_Required work_
Print the records below from the first line through the line containing "---------- base tray", both included, word for word.

** BEGIN Task data **

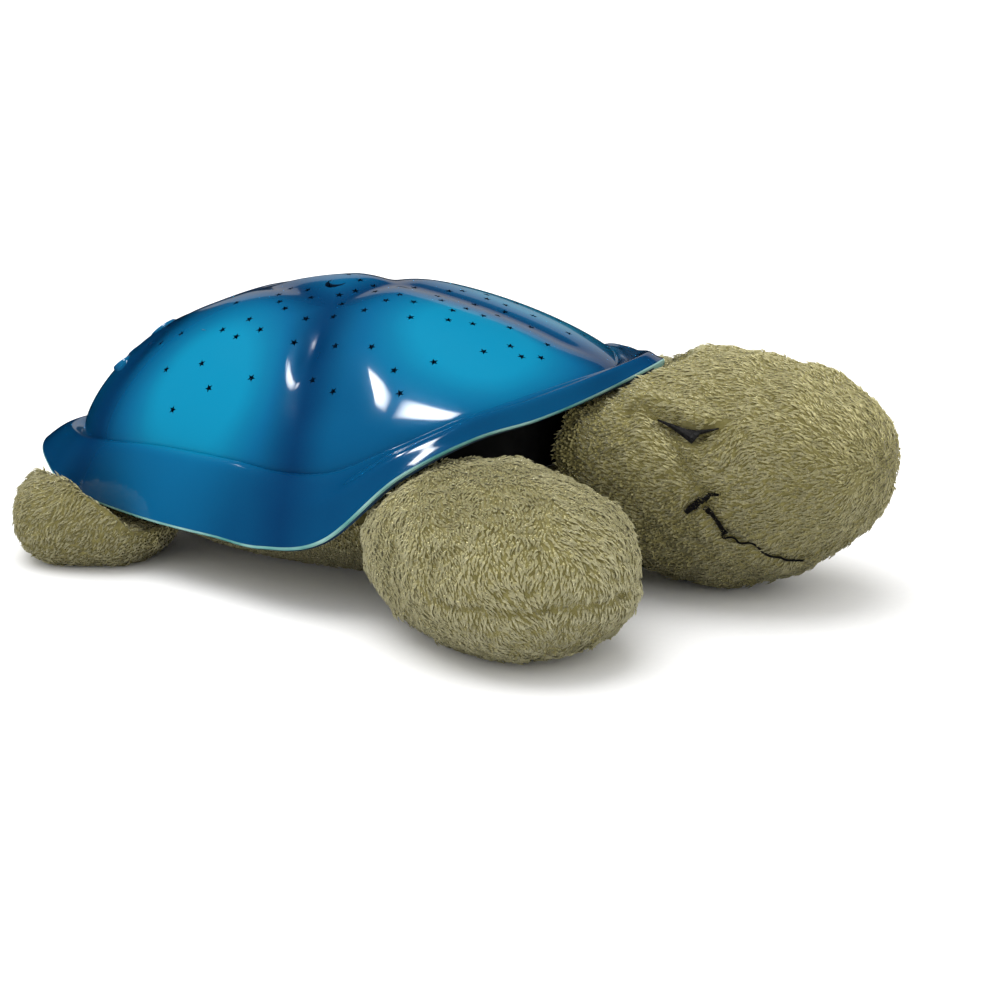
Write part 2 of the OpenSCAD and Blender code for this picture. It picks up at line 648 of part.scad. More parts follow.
// Round wire or tube along a list of points; ref is a direction that the path never takes
module tube(path, d, sides, ref) {
  n = len(path);
  function way(i) = let(v = path[min(i + 1, n - 1)] - path[max(i - 1, 0)]) v / norm(v);
  function across(i) = let(v = cross(way(i), ref)) v / norm(v);
  function at_k(i, k) = i * sides + k % sides;
  polyhedron(
    [for (i = [0:n - 1]) for (k = [0:sides - 1])
      let(u = across(i), v = cross(way(i), u), a = 360 * k / sides)
      path[i] + d / 2 * (u * cos(a) + v * sin(a))],
    concat([for (i = [0:n - 2]) for (k = [0:sides - 1]) each
             [[at_k(i, k), at_k(i + 1, k), at_k(i + 1, k + 1)],
              [at_k(i, k), at_k(i + 1, k + 1), at_k(i, k + 1)]]],
           [[for (k = [0:sides - 1]) at_k(0, k)], [for (k = [sides - 1:-1:0]) at_k(n - 1, k)]]),
    convexity = 8);
}
SPRING_TURNS = 3;
SPRING_STEPS = 9;
spring_wire = 0.8;
SPRING_WIDE = 3.8;
SPRING_NARROW = 2.4;
module contact_springs() {
  room = spring_l - spring_wire - 0.1;
  steps = SPRING_TURNS * SPRING_STEPS;
  made_of(STEEL) at_cells() translate([-bay_l / 2 + plate_t + spring_wire / 2 + 0.05, 0, 0])
    tube([for (i = [0:steps])
           let(a = 360 * i / SPRING_STEPS, r = SPRING_WIDE - (SPRING_WIDE - SPRING_NARROW) * i / steps)
           [room * i / steps, r * cos(a), r * sin(a)]], spring_wire, 5, [1, 0, 0]);
}
module contact_plates() {
  plate_h = 8;
  tab = 3;
  plate_gap = 1;
  made_of(STEEL) for (i = [0:cell_n - 1]) for (x = [-bay_l / 2, bay_l / 2 - plate_t])
    translate([bay_x + x, cell_y(i) - (cell_pitch - plate_gap) / 2, cell_z - plate_h / 2]) {
      cube([plate_t, cell_pitch - plate_gap, plate_h]);
      translate([0, (cell_pitch - plate_gap - tab) / 2, 0]) cube([plate_t, tab, plate_h + 1]);
    }
}

// ---------- base tray ----------

standoff_d = 6;
standoff_h = 8;
board_z = floor_z + standoff_h;
BOARD_SIZE = [46, 38];
board_inset = 22;
BOARD_FROM = [tray_len / 2 - board_inset - BOARD_SIZE.x, -BOARD_SIZE.y / 2];
hole_in = 4;
STANDOFFS = [for (x = [BOARD_FROM.x + hole_in, BOARD_FROM.x + BOARD_SIZE.x - hole_in])
             for (y = [BOARD_FROM.y + hole_in, BOARD_FROM.y + BOARD_SIZE.y - hole_in]) [x, y]];
pedestal_flange_d = 34;
PEDESTAL_SCREWS = [[0, 13.5], [0, -13.5]];
seat_margin = 1.5;
strip_pad_x = flap_free_x + strip_inset - 1;
strip_pad_l = door_back_x - seat_margin - strip_pad_x + 1;

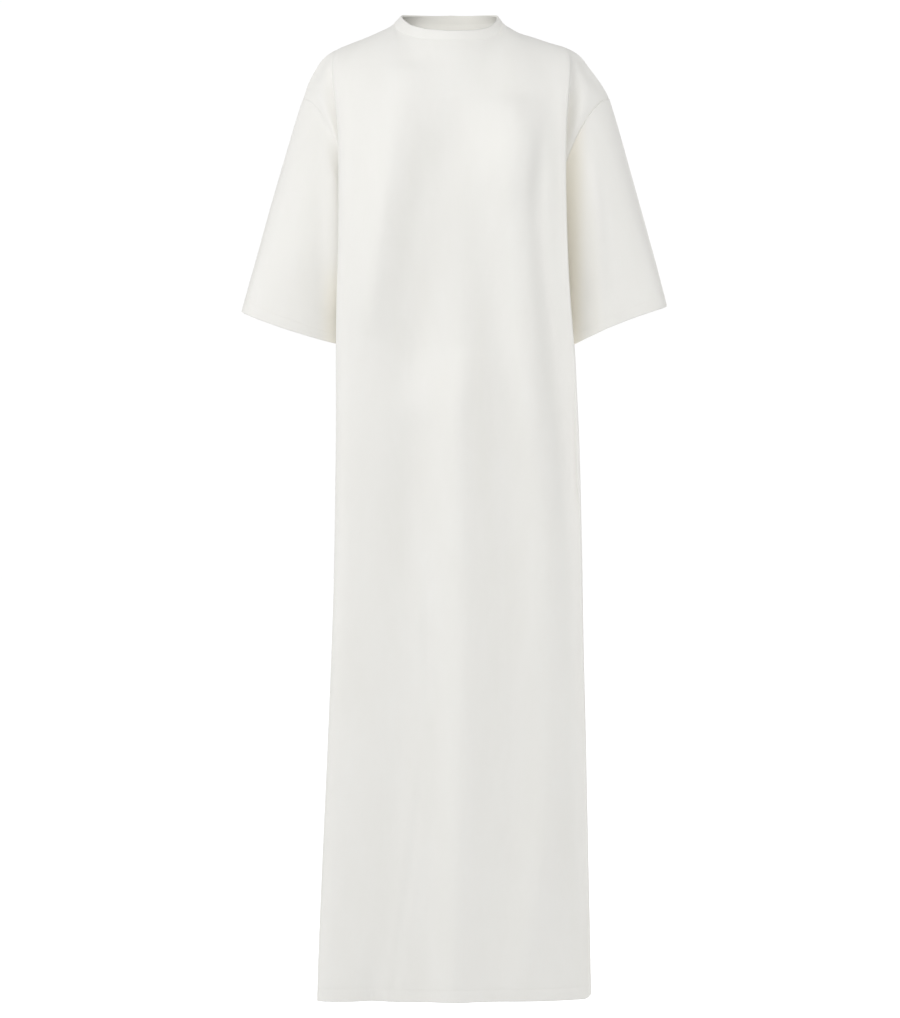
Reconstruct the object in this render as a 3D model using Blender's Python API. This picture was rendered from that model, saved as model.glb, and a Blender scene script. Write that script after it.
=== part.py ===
"""A floor-length t-shirt dress in heavy double-knit jersey, standing as it is worn, hollow.

Metres. X runs to the wearer's left, Y to the back and Z up. The origin is the middle of the
neck at the height where the shoulder seams meet the neckline.
"""

import bpy
import numpy as np

for thing in list(bpy.data.objects):
    bpy.data.objects.remove(thing, do_unlink=True)

# Whole garment
HEM_Z = -1.4025
UNDERARM_Z = -0.285
CLOTH = 0.0016
HEM_CLOTH = 0.0030
DRESS_HEM = 0.018
SLEEVE_HEM = 0.020
SEAM_GAP = 0.0004
BAND_SEAM_GAP = 0.0008

# Neckline seam, an oval round the neck, and the band that stands on it
NECK_X = -0.0068
NECK_HALF_WIDTH = 0.0778
NECK_FRONT = 0.066
NECK_BACK = 0.062
BAND_TOP_X = -0.0048
BAND_TOP_HALF_WIDTH = 0.0692
BAND_TOP_FRONT = 0.0625
BAND_TOP_BACK = 0.0595
BAND_CLOTH = 0.0028

# Armholes and sleeves. A side is 1 on the wearer's left and -1 on the right; a face is -1 in
# front and 1 behind. Each pair of numbers is (x, z).
ARMHOLE_TOP = {1: (0.2270, -0.1075), -1: (-0.2175, -0.1075)}
UNDERARM_X = 0.1420
ARMHOLE_DEPTH = {-1: 0.055, 1: 0.058}
ARMHOLE_INSET = {-1: 0.021, 1: 0.014}
SLEEVE_OUTER = {1: (0.3100, -0.4080), -1: (-0.3060, -0.4158)}
SLEEVE_INNER = {1: (0.1600, -0.4690), -1: (-0.1600, -0.4620)}
SLEEVE_HEM_BOW = {1: 0.006, -1: -0.0025}
SLEEVE_HEM_DEPTH = 0.052
SLEEVE_HEM_TILT = 0.005
SLEEVE_LENGTH = 0.25
SLEEVE_EASE = 0.007
SLEEVE_CROWN = 0.002
UNDERARM_LIFT = 0.004

# Grid of the dress panels: 21 columns from the right side seam to the left one, 16 rows
ROWS = 16
COLUMNS = 21
MIDDLE = 10
UNDERARM_ROW = 5.0
VALLEY_Y = 0.056


def table(names, *rows):
    """One array for each named column."""
    return dict(zip(names.split(), np.array(rows, float).T))


# Height of the neckline seam by the angle from its front (or from its back), towards the
# wearer's right (low_x) and left (high_x)
FRONT_NECKLINE = table(
    "angle low_x high_x",
    (0, -0.0315, -0.0315),
    (25, -0.0288, -0.0300),
    (50, -0.0205, -0.0240),
    (70, -0.0105, -0.0130),
    (90, 0.0015, 0.0030),
)
BACK_NECKLINE = table(
    "angle low_x high_x",
    (0, 0.0070, 0.0070),
    (45, 0.0062, 0.0066),
    (90, 0.0015, 0.0030),
)
# Height of the band's top edge, in the same way
FRONT_BAND_TOP = table(
    "angle low_x high_x",
    (0, -0.0165, -0.0165),
    (25, -0.0135, -0.0150),
    (50, -0.0060, -0.0095),
    (70, 0.0040, 0.0010),
    (90, 0.0140, 0.0130),
)
BACK_BAND_TOP = table(
    "angle low_x high_x",
    (0, 0.0228, 0.0228),
    (45, 0.0203, 0.0203),
    (70, 0.0175, 0.0172),
    (90, 0.0140, 0.0130),
)
# Shoulder seams, from the neckline over the shoulder to the top of the armhole
SHOULDER_LEFT_OF_WEARER = table(
    "x z",
    (0.0710, 0.0030),
    (0.0813, -0.0032),
    (0.0958, -0.0115),
    (0.1146, -0.0175),
    (0.1407, -0.0262),
    (0.1610, -0.0320),
    (0.1741, -0.0378),
    (0.1857, -0.0465),
    (0.1958, -0.0596),
    (0.2089, -0.0770),
    (0.2205, -0.0944),
    (0.2270, -0.1075),
)
SHOULDER_RIGHT_OF_WEARER = table(
    "x z",
    (0.0846, 0.0015),
    (0.1015, -0.0075),
    (0.1232, -0.0175),
    (0.1450, -0.0262),
    (0.1667, -0.0349),
    (0.1783, -0.0407),
    (0.1899, -0.0509),
    (0.2015, -0.0683),
    (0.2102, -0.0857),
    (0.2175, -0.1075),
)
# Where the columns start on the shoulder seam, from the neckline outwards
TOP_X = {
    1: (0.0710, 0.0980, 0.1280, 0.1580, 0.1680, 0.1800, 0.1950, 0.2130, 0.2270),
    -1: (0.0846, 0.1090, 0.1350, 0.1600, 0.1690, 0.1790, 0.1910, 0.2060, 0.2175),
}
# The armhole's angle from its top at each row
ARMHOLE_ANGLE = table(
    "row angle", (0, 0), (0.333, 6), (1, 20), (2, 46), (3, 80), (4, 124), (5, 180)
)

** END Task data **

_Task output_
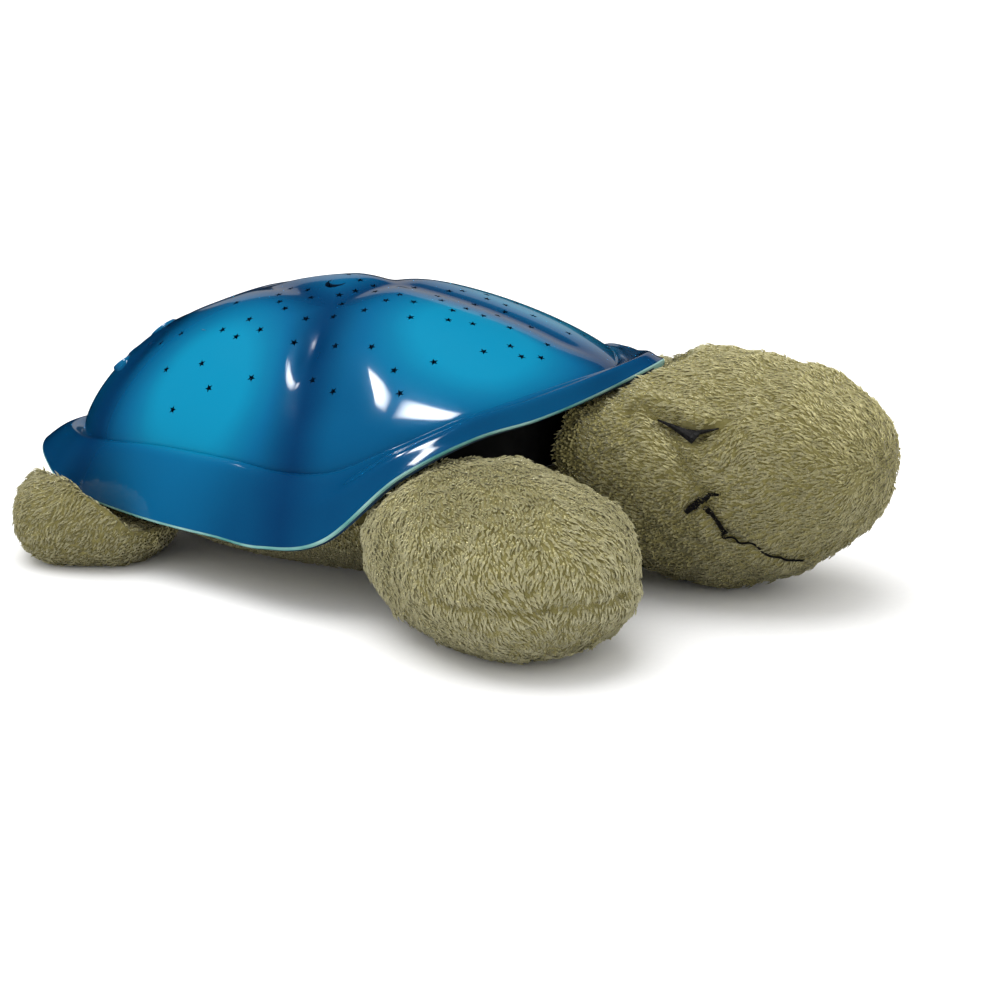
Write part 2 of the OpenSCAD and Blender code for this picture. It picks up at line 648 of part.scad. More parts follow.
// Round wire or tube along a list of points; ref is a direction that the path never takes
module tube(path, d, sides, ref) {
  n = len(path);
  function way(i) = let(v = path[min(i + 1, n - 1)] - path[max(i - 1, 0)]) v / norm(v);
  function across(i) = let(v = cross(way(i), ref)) v / norm(v);
  function at_k(i, k) = i * sides + k % sides;
  polyhedron(
    [for (i = [0:n - 1]) for (k = [0:sides - 1])
      let(u = across(i), v = cross(way(i), u), a = 360 * k / sides)
      path[i] + d / 2 * (u * cos(a) + v * sin(a))],
    concat([for (i = [0:n - 2]) for (k = [0:sides - 1]) each
             [[at_k(i, k), at_k(i + 1, k), at_k(i + 1, k + 1)],
              [at_k(i, k), at_k(i + 1, k + 1), at_k(i, k + 1)]]],
           [[for (k = [0:sides - 1]) at_k(0, k)], [for (k = [sides - 1:-1:0]) at_k(n - 1, k)]]),
    convexity = 8);
}
SPRING_TURNS = 3;
SPRING_STEPS = 9;
spring_wire = 0.8;
SPRING_WIDE = 3.8;
SPRING_NARROW = 2.4;
module contact_springs() {
  room = spring_l - spring_wire - 0.1;
  steps = SPRING_TURNS * SPRING_STEPS;
  made_of(STEEL) at_cells() translate([-bay_l / 2 + plate_t + spring_wire / 2 + 0.05, 0, 0])
    tube([for (i = [0:steps])
           let(a = 360 * i / SPRING_STEPS, r = SPRING_WIDE - (SPRING_WIDE - SPRING_NARROW) * i / steps)
           [room * i / steps, r * cos(a), r * sin(a)]], spring_wire, 5, [1, 0, 0]);
}
module contact_plates() {
  plate_h = 8;
  tab = 3;
  plate_gap = 1;
  made_of(STEEL) for (i = [0:cell_n - 1]) for (x = [-bay_l / 2, bay_l / 2 - plate_t])
    translate([bay_x + x, cell_y(i) - (cell_pitch - plate_gap) / 2, cell_z - plate_h / 2]) {
      cube([plate_t, cell_pitch - plate_gap, plate_h]);
      translate([0, (cell_pitch - plate_gap - tab) / 2, 0]) cube([plate_t, tab, plate_h + 1]);
    }
}

// ---------- base tray ----------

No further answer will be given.